> [Task objective]: Read the records below. Copy each line where the string "lifts" occurs.

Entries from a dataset
____

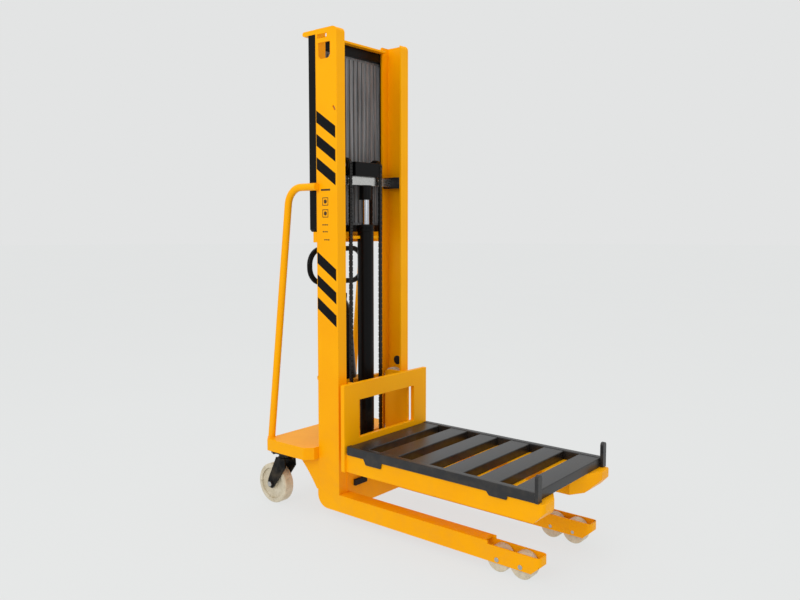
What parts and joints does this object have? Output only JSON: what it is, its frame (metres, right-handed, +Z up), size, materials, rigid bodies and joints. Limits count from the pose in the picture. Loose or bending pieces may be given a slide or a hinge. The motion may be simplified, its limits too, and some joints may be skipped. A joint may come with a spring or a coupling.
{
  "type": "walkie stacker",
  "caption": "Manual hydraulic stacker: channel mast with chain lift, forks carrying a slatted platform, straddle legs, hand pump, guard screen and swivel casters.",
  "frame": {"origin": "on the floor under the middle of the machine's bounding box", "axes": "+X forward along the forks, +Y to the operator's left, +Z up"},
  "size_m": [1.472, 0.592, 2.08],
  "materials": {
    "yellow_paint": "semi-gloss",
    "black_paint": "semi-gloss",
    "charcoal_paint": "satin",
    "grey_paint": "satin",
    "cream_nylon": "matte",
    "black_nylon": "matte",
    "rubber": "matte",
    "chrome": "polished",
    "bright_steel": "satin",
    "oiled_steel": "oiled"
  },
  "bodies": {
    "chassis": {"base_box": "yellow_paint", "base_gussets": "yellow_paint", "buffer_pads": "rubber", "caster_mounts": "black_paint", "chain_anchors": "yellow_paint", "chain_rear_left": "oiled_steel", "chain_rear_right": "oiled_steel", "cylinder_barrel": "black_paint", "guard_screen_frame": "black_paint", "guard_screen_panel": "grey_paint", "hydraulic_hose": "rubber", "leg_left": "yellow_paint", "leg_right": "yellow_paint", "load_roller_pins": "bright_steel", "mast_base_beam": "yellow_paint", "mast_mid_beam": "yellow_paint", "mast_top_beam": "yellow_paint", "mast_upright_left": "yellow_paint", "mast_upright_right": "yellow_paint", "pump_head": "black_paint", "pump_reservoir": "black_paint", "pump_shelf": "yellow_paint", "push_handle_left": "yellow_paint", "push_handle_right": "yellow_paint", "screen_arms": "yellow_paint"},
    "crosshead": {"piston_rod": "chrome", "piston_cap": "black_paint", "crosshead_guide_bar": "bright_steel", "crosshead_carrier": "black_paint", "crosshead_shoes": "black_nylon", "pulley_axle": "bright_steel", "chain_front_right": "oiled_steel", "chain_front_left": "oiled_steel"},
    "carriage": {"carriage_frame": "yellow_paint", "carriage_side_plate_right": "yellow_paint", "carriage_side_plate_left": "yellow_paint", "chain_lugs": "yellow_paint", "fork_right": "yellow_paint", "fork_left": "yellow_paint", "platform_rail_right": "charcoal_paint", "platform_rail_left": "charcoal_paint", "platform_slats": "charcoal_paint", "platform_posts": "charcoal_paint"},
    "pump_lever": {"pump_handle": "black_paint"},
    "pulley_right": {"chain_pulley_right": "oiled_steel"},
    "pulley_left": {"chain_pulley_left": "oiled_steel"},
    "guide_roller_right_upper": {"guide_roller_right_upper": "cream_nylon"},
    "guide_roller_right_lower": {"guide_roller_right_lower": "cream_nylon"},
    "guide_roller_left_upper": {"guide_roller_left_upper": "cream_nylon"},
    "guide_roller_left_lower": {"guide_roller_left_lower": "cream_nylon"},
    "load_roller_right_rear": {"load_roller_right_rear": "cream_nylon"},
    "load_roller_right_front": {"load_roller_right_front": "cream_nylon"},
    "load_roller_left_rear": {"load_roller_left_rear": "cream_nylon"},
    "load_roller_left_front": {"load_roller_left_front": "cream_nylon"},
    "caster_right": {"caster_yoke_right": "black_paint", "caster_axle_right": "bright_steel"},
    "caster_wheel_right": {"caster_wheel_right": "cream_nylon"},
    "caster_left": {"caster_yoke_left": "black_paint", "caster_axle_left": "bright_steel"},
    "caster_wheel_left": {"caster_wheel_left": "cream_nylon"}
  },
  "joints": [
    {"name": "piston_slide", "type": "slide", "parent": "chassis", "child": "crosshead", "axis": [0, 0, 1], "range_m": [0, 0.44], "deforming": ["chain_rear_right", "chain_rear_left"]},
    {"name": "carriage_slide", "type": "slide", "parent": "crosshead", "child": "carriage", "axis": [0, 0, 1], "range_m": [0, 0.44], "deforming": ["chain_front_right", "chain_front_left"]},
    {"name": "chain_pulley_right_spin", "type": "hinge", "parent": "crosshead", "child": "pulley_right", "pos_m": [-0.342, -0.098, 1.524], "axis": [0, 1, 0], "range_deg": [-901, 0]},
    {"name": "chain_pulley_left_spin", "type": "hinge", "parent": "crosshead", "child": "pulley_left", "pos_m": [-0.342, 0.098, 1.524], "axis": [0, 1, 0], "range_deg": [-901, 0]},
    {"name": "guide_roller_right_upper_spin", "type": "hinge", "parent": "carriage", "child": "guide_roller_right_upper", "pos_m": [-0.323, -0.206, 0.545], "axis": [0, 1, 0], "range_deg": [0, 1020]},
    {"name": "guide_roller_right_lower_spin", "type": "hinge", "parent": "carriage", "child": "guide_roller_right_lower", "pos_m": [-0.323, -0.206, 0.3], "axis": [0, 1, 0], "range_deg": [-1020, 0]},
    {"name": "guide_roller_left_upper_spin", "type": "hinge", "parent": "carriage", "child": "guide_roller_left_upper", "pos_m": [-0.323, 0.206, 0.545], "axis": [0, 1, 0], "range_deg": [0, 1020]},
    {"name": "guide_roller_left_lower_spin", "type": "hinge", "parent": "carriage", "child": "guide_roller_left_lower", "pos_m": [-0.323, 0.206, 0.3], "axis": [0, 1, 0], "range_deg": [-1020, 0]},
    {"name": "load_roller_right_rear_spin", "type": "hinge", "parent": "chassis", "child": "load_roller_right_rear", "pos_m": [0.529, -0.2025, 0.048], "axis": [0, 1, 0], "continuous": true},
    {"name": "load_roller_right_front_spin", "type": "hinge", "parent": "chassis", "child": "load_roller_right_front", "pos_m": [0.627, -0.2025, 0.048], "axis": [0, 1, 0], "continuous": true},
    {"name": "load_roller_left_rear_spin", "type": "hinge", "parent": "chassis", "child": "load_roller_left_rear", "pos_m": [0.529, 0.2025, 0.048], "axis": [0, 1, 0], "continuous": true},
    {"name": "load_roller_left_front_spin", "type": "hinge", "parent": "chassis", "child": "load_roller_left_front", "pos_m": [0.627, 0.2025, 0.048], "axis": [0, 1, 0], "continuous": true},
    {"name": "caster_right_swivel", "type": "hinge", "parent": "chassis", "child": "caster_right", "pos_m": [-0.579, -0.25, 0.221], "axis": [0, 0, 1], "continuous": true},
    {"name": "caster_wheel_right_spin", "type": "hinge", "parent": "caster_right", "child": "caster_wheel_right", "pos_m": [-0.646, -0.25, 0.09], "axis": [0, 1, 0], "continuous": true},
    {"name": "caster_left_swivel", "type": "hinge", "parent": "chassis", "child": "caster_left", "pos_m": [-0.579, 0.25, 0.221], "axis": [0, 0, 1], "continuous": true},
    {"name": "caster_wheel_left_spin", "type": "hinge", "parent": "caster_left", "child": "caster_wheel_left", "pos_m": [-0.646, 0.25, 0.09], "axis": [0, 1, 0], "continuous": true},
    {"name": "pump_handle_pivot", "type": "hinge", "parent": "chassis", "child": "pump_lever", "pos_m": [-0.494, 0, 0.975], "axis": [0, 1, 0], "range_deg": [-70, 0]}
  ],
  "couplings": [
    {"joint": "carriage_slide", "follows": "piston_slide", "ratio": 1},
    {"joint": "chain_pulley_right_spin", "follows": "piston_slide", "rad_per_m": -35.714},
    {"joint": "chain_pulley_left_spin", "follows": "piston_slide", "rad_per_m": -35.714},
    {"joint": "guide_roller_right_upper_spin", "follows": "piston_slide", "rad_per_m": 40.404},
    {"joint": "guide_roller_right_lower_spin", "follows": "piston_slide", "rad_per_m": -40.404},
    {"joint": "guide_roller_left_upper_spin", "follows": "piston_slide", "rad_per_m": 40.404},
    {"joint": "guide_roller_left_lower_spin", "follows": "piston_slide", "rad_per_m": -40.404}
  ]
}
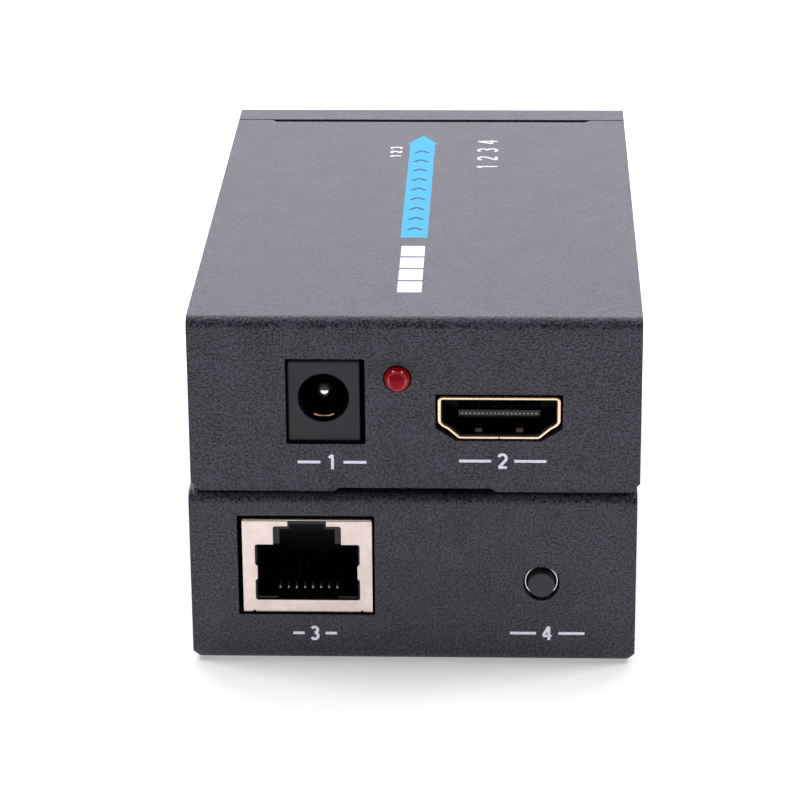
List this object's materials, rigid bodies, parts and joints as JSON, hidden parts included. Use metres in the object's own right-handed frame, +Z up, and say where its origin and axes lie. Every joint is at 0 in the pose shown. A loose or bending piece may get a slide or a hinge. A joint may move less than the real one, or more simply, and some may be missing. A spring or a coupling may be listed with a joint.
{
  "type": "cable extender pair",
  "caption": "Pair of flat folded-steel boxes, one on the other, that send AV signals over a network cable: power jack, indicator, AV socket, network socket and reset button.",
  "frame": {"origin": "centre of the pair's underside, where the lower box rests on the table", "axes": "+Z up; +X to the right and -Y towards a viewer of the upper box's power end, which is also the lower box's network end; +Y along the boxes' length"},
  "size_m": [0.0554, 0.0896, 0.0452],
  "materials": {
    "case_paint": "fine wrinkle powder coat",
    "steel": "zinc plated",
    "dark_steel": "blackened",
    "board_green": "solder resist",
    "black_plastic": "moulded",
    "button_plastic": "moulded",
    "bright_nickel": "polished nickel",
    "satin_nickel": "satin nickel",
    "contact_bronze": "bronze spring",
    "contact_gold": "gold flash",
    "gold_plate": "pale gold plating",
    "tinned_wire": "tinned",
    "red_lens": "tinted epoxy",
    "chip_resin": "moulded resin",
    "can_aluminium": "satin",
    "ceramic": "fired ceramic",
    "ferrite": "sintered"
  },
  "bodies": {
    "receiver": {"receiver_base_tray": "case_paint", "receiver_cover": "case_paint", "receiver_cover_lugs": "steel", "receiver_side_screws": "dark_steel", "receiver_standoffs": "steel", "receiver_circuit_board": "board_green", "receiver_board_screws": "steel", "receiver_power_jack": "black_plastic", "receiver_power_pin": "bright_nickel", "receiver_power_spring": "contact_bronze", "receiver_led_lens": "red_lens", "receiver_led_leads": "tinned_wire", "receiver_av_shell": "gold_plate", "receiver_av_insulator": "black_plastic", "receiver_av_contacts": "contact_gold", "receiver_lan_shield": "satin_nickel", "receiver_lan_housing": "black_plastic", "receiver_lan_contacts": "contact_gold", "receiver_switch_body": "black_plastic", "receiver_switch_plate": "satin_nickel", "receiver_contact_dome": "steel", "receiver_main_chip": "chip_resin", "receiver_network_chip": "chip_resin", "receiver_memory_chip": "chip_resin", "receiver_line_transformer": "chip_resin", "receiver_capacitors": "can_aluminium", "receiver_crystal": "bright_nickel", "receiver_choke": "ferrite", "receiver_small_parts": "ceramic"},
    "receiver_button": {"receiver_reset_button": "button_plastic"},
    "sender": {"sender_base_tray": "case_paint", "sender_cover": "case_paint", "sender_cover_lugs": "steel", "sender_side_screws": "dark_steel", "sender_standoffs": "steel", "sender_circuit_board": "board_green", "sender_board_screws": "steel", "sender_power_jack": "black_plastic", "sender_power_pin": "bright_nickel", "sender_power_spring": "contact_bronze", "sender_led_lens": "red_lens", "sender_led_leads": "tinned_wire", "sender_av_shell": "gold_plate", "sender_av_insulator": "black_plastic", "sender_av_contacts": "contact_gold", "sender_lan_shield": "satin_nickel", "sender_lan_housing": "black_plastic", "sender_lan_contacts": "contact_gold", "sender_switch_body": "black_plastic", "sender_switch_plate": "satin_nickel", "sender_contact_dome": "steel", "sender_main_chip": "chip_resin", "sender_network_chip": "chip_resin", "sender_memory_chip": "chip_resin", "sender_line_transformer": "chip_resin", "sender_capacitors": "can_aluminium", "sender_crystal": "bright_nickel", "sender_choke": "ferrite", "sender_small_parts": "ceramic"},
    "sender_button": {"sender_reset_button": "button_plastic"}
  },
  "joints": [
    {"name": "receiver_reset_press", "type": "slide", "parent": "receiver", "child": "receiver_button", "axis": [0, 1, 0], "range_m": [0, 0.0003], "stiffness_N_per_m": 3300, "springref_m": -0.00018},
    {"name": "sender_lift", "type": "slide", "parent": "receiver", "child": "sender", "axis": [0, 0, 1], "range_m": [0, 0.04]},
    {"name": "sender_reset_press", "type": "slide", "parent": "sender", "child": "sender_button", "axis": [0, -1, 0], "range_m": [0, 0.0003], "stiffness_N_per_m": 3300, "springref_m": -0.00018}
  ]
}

____

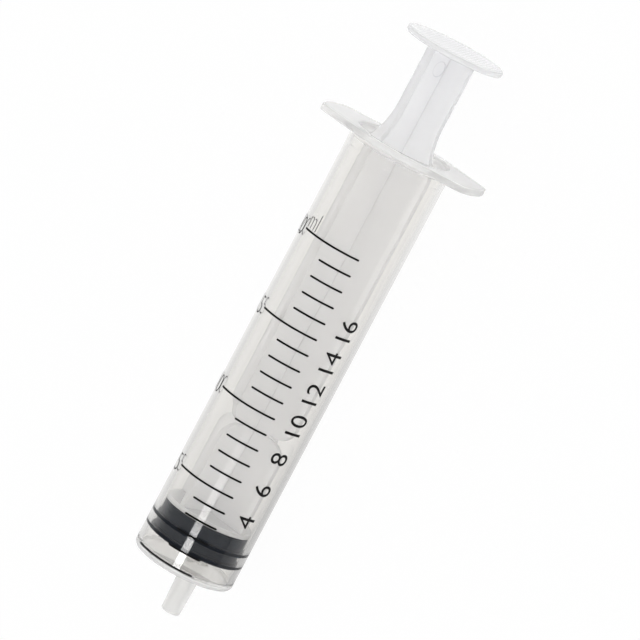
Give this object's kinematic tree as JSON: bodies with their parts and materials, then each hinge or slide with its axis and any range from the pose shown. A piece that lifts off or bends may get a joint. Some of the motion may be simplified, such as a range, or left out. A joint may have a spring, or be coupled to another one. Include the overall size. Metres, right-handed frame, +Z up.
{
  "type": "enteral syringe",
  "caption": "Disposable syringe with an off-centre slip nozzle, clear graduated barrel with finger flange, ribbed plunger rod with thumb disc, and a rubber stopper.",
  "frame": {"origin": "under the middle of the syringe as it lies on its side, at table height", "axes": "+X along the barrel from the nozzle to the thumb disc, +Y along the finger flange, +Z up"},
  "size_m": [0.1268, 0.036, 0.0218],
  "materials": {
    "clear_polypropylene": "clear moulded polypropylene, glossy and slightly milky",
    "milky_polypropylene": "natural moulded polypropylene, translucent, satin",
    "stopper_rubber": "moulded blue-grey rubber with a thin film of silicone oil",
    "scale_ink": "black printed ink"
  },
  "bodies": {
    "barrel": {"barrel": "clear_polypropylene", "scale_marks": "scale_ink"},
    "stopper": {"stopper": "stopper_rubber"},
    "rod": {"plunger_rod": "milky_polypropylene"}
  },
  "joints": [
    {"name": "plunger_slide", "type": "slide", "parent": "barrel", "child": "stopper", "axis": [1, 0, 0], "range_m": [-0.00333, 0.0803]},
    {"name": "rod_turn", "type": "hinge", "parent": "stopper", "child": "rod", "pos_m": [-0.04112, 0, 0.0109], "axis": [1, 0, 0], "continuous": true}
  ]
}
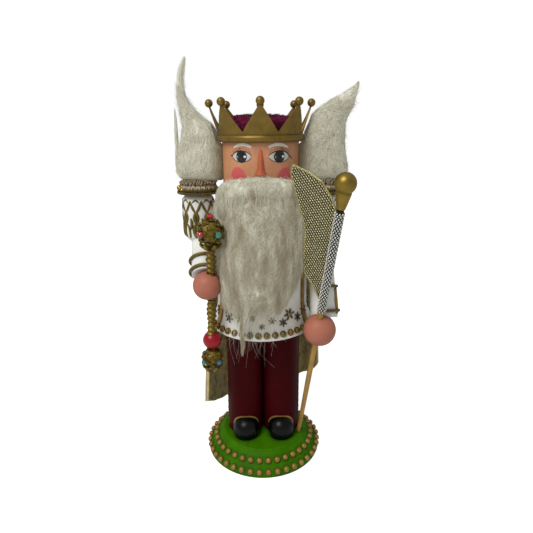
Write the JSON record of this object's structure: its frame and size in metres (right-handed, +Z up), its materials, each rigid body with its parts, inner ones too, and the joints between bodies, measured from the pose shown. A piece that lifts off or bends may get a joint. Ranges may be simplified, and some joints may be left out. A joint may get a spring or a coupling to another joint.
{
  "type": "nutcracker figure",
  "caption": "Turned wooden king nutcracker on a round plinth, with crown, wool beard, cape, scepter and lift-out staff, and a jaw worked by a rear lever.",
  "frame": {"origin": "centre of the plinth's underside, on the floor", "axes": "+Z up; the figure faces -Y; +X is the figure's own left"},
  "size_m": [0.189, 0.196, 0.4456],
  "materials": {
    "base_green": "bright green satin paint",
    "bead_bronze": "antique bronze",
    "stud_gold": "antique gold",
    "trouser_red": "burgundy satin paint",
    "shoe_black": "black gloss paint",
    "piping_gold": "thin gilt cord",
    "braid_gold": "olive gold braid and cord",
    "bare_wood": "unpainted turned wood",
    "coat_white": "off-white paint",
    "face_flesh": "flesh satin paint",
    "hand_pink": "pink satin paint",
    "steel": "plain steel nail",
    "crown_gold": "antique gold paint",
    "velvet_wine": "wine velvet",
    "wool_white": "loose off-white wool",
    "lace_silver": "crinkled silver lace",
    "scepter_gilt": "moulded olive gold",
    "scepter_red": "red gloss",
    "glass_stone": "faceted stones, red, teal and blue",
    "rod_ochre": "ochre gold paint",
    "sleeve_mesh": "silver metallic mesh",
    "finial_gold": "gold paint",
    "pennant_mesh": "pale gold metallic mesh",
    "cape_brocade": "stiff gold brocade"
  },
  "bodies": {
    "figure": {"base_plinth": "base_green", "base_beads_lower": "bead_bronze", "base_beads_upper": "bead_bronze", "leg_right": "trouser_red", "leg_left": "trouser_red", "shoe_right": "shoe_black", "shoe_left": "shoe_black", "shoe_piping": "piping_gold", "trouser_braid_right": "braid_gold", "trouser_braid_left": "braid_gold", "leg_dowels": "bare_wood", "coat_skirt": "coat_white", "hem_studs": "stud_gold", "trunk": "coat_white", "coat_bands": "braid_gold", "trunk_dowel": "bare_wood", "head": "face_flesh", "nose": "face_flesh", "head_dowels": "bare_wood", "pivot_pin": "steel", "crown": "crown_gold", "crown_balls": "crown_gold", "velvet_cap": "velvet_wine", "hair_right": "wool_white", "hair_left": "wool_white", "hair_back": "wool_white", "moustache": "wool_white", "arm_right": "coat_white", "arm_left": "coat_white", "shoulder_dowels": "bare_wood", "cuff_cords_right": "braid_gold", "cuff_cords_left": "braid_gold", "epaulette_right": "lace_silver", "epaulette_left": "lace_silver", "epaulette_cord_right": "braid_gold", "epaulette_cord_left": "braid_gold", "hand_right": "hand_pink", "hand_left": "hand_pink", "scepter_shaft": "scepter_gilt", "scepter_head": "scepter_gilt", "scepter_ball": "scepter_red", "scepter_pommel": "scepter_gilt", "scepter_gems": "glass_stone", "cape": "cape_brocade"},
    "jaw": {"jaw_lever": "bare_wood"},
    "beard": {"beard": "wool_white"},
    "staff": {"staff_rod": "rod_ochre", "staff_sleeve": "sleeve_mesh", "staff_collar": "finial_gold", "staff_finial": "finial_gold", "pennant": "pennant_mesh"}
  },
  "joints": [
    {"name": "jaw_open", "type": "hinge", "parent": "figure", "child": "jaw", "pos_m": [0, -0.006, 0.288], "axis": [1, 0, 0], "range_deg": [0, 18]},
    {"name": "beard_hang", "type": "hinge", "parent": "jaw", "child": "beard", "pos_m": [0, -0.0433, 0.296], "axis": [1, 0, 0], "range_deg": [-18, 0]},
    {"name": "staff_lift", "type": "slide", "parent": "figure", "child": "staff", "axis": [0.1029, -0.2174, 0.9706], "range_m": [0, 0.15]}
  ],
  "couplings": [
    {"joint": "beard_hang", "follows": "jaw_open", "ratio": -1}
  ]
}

____

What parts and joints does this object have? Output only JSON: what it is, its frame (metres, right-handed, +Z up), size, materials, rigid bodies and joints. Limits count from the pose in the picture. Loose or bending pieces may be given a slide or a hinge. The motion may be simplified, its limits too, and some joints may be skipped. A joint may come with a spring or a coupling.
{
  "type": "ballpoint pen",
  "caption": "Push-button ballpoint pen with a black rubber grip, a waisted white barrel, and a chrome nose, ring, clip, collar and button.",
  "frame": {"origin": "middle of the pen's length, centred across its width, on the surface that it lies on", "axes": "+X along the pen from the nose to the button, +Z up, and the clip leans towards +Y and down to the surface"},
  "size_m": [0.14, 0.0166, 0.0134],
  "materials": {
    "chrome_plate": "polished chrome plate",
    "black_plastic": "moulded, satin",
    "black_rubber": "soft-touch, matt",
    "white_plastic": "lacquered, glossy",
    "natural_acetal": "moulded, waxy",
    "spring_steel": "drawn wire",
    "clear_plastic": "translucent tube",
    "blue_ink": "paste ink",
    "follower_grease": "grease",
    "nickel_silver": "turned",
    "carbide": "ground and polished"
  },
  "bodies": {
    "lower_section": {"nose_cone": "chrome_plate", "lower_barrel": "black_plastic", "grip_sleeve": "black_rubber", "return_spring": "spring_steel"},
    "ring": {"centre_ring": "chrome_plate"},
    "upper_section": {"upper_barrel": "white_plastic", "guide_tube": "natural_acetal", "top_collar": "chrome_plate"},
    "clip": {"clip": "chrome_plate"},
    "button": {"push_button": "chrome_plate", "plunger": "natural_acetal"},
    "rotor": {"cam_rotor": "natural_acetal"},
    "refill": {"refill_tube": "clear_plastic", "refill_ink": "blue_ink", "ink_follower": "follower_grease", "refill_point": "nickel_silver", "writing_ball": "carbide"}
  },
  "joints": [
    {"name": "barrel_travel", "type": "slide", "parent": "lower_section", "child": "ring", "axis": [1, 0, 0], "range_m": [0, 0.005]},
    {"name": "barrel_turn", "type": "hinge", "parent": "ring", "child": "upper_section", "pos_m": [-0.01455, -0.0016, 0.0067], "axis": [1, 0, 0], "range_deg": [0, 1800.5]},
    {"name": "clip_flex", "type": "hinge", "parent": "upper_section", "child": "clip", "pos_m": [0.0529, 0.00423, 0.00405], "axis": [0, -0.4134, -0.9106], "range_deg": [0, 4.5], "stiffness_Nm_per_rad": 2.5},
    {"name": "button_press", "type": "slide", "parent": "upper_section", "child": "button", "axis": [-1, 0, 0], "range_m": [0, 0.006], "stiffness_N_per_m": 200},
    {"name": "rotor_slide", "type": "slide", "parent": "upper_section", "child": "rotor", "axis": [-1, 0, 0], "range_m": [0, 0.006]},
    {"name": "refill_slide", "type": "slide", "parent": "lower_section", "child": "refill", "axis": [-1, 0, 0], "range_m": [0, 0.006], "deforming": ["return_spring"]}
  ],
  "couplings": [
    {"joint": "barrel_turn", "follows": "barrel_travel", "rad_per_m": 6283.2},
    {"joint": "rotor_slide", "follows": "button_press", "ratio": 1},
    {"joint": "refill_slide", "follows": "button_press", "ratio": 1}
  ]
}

____

> [Written response]:
Give this object's kinematic tree as JSON: bodies with their parts and materials, then each hinge or slide with its axis and any range from the pose shown. A piece that lifts off or bends may get a joint. Some of the motion may be simplified, such as a range, or left out. A joint may have a spring, or be coupled to another one. Include the overall size. Metres, right-handed frame, +Z up.
Write the JSON record of this object's structure: its frame and size in metres (right-handed, +Z up), its materials, each rigid body with its parts, inner ones too, and the joints between bodies, measured from the pose shown. A piece that lifts off or bends may get a joint. Ranges may be simplified, and some joints may be left out. A joint may get a spring or a coupling to another joint.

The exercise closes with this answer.